- It is sad that residents of Kerio Valley, who had taken advantage of the prevailing peace to engage in serious farming, are now counting losses again.
- They had moved to abandon overreliance on livestock, which has led to rampant cattle rustling and banditry over the years.
Communities living along the Kerio Valley are staring at a bleak after marauding elephants destroyed their crops. Residents are now living in fear, not because cattle rustlers have struck once again, but because of elephants. The elephants are dashing any hopes among farmers of a moderately successful harvest this season.

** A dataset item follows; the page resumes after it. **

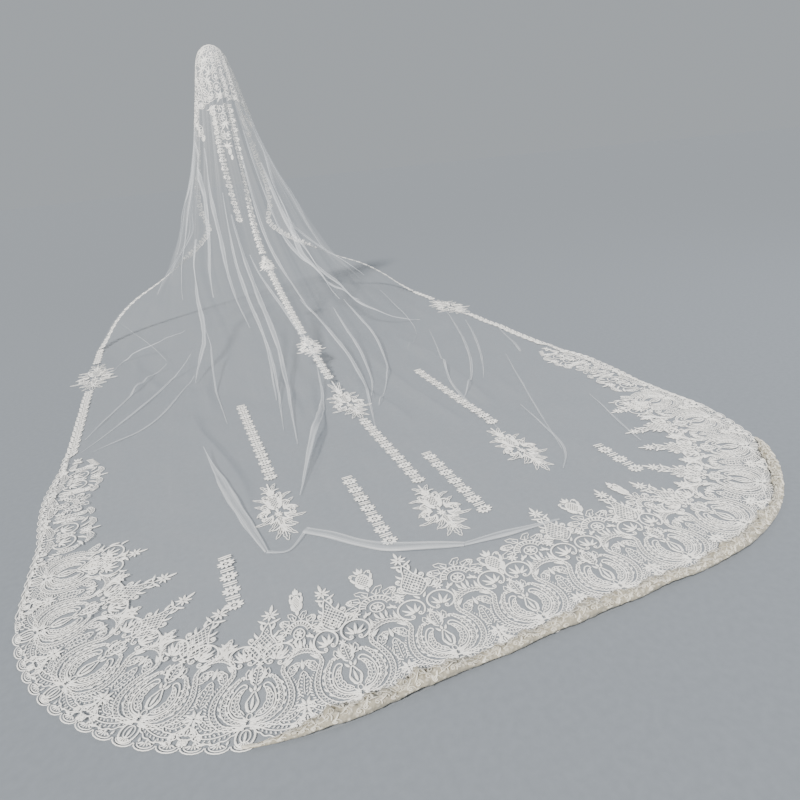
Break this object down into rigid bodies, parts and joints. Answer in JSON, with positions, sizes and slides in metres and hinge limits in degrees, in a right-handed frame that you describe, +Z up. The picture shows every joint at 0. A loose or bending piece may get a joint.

Kerio Valley, bordering Elgeyo Marakwet, West Pokot and Baringo counties, has been peaceful following concerted efforts by government officials and leaders in the fight against cattle rustling and banditry.
It is because of the prevailing peace and the fact that the region is experiencing heavy rainfall that residents resolved to engage in serious farming. However, their efforts to be food secure have been thwarted by elephants from Rimoi and Kapnarok national game reserves in Elgeyo Marakwet and Baringo counties.
Although human-elephant conflict in the region is not new, the frequency of incidents has increased manifold in recent years, partly because of loss of elephant habitat due to clearing of forests.
Panic is now gripping several areas along Kerio Valley, especially in Elgeyo Marakwet. This, indeed, is reversing the gains so far made in new agricultural ventures as residents move to abandon overreliance on livestock, which has led to rampant cattle rustling and banditry over the years.
Farmers had planted watermelon, butternut squashes, paw paws, bananas, millet and sorghum, but all these have been destroyed.
The elephants migrate annually from Rimoi National Game Reserve northwards to parts of Turkana South and back to the reserve between August to October.
Wildlife experts say the movement of elephants takes place when rains pound the region, especially after a long dry spell. They say elephants stray out of the reserves for various reasons and that they often get excited when it rains. That’s why they can be seen playing in the mud and pools of water after heavy rain.
It is believed that farming and charcoal farming along River Kerio has disoriented elephant movement between the two ecosystems, leading to frequent movement of herds outside the game reserve in search of alternative routes to neighbouring reserves. The worst affected is 20-acre Chelele farm set up by 50 youths from Talai in Marakwet East constituency.
What is now clear is that crop raiding by elephants is a serious management problem around protected areas. This is because of changes in land use, with crop farming taking place in previously unutilised land.
It is sad that residents of Kerio Valley, who had taken advantage of the prevailing peace to engage in serious farming, are now counting losses again.
To ensure food security among these Kenyans, the government should move with speed and compensate farmers whose crops have been destroyed.
There is, however, need to develop long- term mitigation strategies such as erecting fences around game reserves.
The counties should consider capitalising on the elephant migration by selling it as a tourist attraction.
Finally, the fact remains that Kerio Valley’s most serious challenge when it comes to wildlife is not poaching but finding a reasonable way to ensure that wildlife protection does not interfere with people’s livelihoods.